Mr Berlusconi vowed during last month’s election campaign to curb illegal immigrants, describing them as an “army of evil”. Mr Berlusconi has also pledged to hold a Cabinet meeting in Naples next Wednesday to resolve the continuing rubbish crisis amid fears of an epidemic as warmer weather arrives.
Yesterday Flora Martinelli, the mother who caught the Roma teenager trying to steal her baby at Ponticelli, said she was “very sorry for what has happened. I didn’t think it would come to this”.
But she said, “We have absolutely had it with the Roma, they have to go.” At one of the few remaining nomad camps, terrified Roma people were reluctant to speak. “We are not all criminals” insisted one thirty-year-old man. But at the market opposite the burnt-out Via Malibran camp, local people were unrepentant. “The gypsies don’t work, they don’t wash, and they steal,” said one youth. “This is our version of ethnic cleansing.”
Cristian David, the Romanian Interior Minister, arrived in Rome yesterday for talks on the crisis. Calin Popeascu Tariceanu, the Romanian Prime Minister, said Italy should have followed the example of France and Germany in refusing to allow nomad encampments to spring up. He said a distinction must be drawn between “honest Romanians” with jobs and criminals who “have tainted the image of all Romanians working abroad”.

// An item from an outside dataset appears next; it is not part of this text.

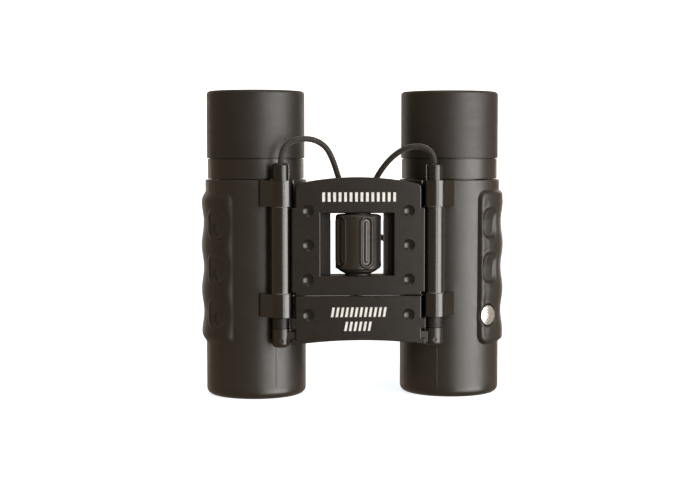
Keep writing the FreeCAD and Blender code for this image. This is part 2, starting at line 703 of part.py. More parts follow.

Giulio Riccio, head of social policy at the Naples council, condemned the “criminal aggression” at the Roma camps, adding “I am ashamed to be Italian”. Rosa Iervolino Russo, the Mayor of Naples, said she deplored “all violent and racist actions”.
Franco Frattini, the Foreign Minister and former EU Commissioner, denied the new Italian government was “xenophobic” but said the Schengen agreement on free movement across EU frontiers needed to be “updated”. It is estimated that there are at last 700,000 illegal immigrants in Italy.
Pietro Fusella, manager of a hotel in Via Chiaia, in Naples’ historic centre, said both the rubbish cisis and the attacks on Roma camps were unjustly damaging the city’s image. “Both problems are in the suburbs, not the centre” he said. He had put up a webcam on the hotel website to show that the street outside was “clean and safe”.
Last year the centre-left government of Romano Prodi expelled over 200 Romanians with criminal records after a Romanian was accused of murdering an Italian woman at a Rome railway station. However, the centre-right swept to power in elections last month, arguing that much tougher measures were needed.